PROBLEM DETAILS —
Show every line in the entries below where the word "shown" appears.

## start INFORMATION PROVIDED

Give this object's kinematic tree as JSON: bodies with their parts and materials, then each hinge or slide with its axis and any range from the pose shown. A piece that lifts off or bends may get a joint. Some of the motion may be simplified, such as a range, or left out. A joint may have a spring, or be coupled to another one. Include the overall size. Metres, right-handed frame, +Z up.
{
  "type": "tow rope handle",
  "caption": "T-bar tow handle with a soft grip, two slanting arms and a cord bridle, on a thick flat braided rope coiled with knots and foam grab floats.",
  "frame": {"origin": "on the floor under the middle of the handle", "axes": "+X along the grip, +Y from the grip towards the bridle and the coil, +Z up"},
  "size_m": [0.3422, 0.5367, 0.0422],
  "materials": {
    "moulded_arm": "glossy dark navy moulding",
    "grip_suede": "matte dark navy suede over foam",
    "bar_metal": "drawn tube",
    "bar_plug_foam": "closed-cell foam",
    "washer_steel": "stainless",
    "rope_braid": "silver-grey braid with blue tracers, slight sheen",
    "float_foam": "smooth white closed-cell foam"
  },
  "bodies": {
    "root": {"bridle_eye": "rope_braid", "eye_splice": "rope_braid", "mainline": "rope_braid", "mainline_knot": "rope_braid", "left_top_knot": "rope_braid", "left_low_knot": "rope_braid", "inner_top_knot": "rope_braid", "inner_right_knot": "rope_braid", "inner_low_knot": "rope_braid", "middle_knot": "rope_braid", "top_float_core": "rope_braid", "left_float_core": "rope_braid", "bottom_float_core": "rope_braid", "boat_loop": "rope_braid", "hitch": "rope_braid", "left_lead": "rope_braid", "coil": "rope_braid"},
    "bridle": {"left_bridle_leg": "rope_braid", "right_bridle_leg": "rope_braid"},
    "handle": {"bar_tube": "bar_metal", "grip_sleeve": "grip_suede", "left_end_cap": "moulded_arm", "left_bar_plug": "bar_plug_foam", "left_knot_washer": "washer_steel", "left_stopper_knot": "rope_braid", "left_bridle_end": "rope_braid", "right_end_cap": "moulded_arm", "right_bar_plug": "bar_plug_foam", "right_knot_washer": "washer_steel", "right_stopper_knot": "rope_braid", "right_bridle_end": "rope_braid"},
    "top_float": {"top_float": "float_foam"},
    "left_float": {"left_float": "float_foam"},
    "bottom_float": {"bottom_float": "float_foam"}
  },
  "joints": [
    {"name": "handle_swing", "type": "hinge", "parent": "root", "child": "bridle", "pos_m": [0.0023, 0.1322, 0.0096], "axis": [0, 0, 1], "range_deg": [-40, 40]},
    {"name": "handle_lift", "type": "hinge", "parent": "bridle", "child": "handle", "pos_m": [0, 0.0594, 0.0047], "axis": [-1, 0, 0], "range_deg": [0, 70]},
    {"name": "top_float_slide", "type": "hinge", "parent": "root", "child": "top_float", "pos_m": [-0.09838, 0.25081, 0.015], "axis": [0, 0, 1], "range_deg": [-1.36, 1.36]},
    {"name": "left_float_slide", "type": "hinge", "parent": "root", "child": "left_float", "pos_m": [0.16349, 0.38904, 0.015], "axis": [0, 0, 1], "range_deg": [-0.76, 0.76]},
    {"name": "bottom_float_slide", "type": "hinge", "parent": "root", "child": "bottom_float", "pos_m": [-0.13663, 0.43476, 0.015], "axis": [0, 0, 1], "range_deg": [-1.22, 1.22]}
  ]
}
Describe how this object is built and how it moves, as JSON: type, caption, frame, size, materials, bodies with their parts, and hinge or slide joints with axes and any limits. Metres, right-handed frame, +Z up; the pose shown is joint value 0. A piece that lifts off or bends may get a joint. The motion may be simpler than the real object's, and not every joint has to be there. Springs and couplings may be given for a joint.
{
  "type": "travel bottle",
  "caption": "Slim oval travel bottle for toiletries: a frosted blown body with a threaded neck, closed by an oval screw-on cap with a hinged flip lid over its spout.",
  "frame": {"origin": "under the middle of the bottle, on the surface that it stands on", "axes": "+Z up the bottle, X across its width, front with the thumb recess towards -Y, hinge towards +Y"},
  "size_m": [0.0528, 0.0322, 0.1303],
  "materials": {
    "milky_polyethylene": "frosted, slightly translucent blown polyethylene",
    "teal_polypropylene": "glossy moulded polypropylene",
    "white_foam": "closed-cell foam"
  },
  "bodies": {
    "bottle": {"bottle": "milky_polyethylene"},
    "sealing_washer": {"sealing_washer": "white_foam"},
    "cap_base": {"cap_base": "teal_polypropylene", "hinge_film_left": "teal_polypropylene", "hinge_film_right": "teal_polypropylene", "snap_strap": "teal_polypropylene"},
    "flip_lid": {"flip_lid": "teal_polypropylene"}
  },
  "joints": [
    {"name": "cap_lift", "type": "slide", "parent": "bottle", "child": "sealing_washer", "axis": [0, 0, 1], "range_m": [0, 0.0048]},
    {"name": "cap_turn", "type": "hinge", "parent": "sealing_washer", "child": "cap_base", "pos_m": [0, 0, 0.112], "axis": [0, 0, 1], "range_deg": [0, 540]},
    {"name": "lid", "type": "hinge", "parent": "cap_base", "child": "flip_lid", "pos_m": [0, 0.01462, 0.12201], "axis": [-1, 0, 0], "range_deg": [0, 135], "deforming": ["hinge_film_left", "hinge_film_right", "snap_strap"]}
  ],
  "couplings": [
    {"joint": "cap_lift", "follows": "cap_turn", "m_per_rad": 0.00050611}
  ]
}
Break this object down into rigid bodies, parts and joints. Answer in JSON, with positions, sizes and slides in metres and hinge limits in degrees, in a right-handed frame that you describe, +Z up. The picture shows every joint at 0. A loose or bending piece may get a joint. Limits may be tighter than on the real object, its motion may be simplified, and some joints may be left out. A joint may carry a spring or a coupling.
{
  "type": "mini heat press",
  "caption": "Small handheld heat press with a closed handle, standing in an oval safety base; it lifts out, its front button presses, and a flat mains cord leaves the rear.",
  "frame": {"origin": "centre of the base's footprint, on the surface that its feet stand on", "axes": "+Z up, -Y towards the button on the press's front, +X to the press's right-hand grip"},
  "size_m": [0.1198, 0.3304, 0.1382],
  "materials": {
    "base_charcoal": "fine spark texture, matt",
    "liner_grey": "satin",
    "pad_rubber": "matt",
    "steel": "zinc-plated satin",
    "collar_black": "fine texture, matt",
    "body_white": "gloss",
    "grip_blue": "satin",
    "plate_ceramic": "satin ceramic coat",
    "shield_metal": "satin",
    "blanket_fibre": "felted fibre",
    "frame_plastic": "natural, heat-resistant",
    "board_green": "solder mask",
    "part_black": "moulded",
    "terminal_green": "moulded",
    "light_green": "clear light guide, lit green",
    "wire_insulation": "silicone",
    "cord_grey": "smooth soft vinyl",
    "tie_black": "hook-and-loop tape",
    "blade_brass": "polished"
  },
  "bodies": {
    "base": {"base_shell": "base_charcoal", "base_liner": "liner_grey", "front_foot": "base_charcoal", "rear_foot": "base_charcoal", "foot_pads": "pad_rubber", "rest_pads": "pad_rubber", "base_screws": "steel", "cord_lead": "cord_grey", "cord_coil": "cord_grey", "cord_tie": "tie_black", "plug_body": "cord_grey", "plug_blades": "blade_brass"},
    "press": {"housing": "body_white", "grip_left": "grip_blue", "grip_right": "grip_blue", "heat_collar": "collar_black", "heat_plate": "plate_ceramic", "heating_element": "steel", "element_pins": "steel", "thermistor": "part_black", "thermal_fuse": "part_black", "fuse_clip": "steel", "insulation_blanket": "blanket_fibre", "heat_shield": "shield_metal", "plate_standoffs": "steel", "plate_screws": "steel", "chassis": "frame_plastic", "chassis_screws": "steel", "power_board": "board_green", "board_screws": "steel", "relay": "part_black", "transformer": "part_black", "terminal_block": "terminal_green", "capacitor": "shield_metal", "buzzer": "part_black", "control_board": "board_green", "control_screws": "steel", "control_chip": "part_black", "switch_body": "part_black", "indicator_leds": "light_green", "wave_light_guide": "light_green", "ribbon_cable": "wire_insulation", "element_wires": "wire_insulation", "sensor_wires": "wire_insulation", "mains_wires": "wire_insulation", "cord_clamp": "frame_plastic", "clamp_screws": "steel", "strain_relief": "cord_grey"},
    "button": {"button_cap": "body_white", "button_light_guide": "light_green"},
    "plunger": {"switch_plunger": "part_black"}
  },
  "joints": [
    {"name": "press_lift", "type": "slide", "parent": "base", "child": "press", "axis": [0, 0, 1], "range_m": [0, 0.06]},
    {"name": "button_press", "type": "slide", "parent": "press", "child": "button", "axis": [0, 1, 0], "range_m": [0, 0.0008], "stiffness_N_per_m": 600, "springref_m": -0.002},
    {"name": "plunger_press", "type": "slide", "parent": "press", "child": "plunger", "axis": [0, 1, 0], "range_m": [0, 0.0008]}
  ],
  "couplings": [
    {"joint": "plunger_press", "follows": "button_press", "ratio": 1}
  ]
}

## end INFORMATION PROVIDED

WRITTEN ANSWER —
Give this object's kinematic tree as JSON: bodies with their parts and materials, then each hinge or slide with its axis and any range from the pose shown. A piece that lifts off or bends may get a joint. Some of the motion may be simplified, such as a range, or left out. A joint may have a spring, or be coupled to another one. Include the overall size. Metres, right-handed frame, +Z up.
Describe how this object is built and how it moves, as JSON: type, caption, frame, size, materials, bodies with their parts, and hinge or slide joints with axes and any limits. Metres, right-handed frame, +Z up; the pose shown is joint value 0. A piece that lifts off or bends may get a joint. The motion may be simpler than the real object's, and not every joint has to be there. Springs and couplings may be given for a joint.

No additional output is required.